A scientist friend asked me once how I could live with the fact that the four Gospel accounts of the ministry of Jesus did not agree with each other. How could I ever know what really happened? Or whether it even did happen?
It occurred to me in light of that good, scientific question, that I have never expected certainty, or even accuracy in what I hear, but do want meaning, or the sense of what a story is trying to teach me about being human, being alive. Unlike the scientist who seeks reliable patterns from which to map the processes of nature, as a storyteller, I revel in the deep truth of the unexpected. My favorite moments in reading are inevitably the throwaway lines. I dread certainty. Certainty feels like death, because once a thing is certain, it might just lie beyond change. Certainty takes away my capacity to be surprised, to feel wonder, even to play.
At the Point Seven Now conference, held in San Francisco and sponsored by the Conference of Catholic Bishops and the Catholic Archdiocese, Peter Kimeu, educator and Catholic Relief Services director from Kenya explained to us that the real success of the Millennium Development Goals depends upon listening to the human stories of people quite different from ourselves. “Go to the villages and listen to our stories. Listen to our songs. Feel our joys and sorrows in living. Listen to the rustling of leaves and the songs of birds.”
Peter Kimeu speaks of the global village as if it were Nazareth or Capernaum or Bethany, for this is precisely what Jesus did.
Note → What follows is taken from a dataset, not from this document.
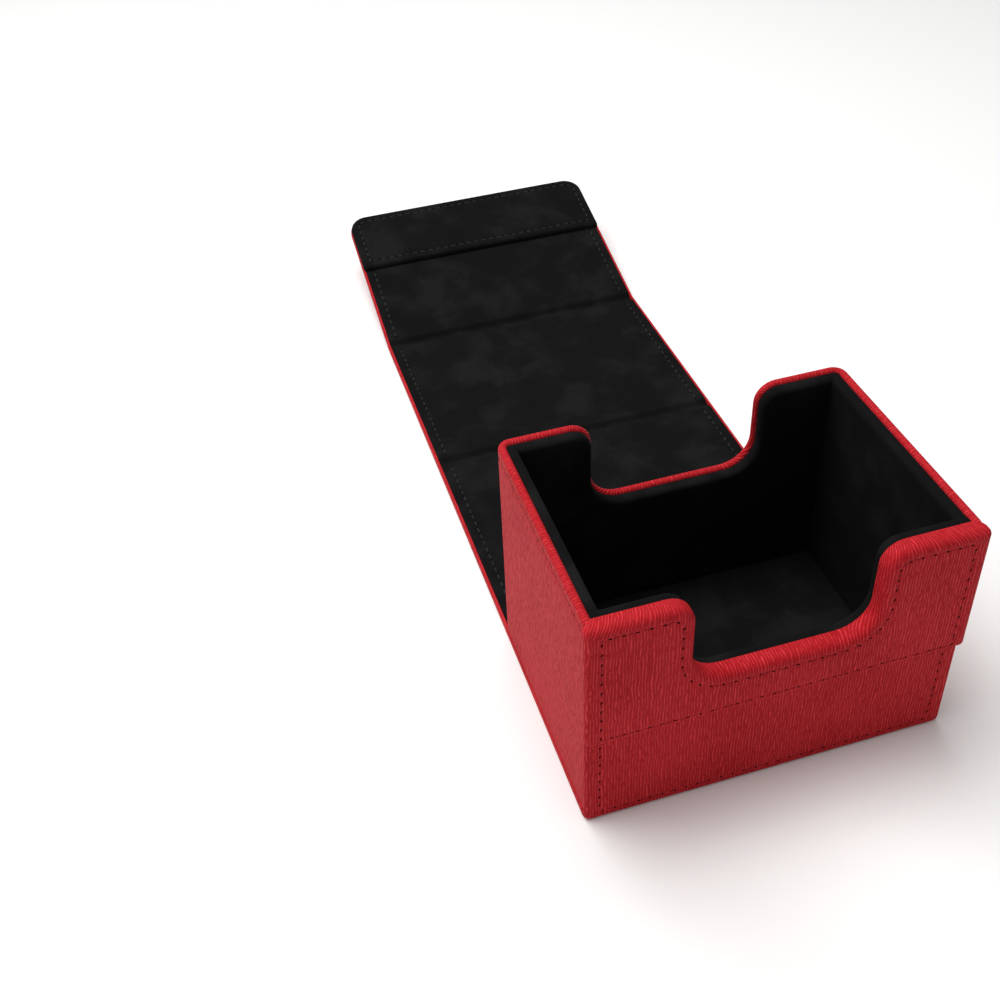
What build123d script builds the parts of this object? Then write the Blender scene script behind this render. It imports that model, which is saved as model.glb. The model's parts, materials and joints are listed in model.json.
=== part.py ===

He walked around and he listened to people. He listened to John the Baptist. He listened to the cries of people deformed by sickness and anxiety. He watched the morning sky and the growing season. He said, “No good tree bears bad fruit, nor again does a bad tree bear good fruit; for each tree is known by its own fruit. Figs are not gathered from thorns, nor are grapes picked from a bramble bush. The good person out of the good treasure of the heart produces good, and the evil person out of evil treasure produces evil; for it is out of the abundance of the heart that the mouth speaks.” (Luke 6:43-45)
To live together on One Earth, God waits for each of us to find our true, growing, self. We cannot submit to others’ global plans for us, because we are neither certainties nor statistics nor specimens in a dish. This is what democracy, so imperfectly, strives to teach. To a Christian, this is why God chose not to manage us in top-down style, but sank to the very bottom and became Jesus of Nazareth.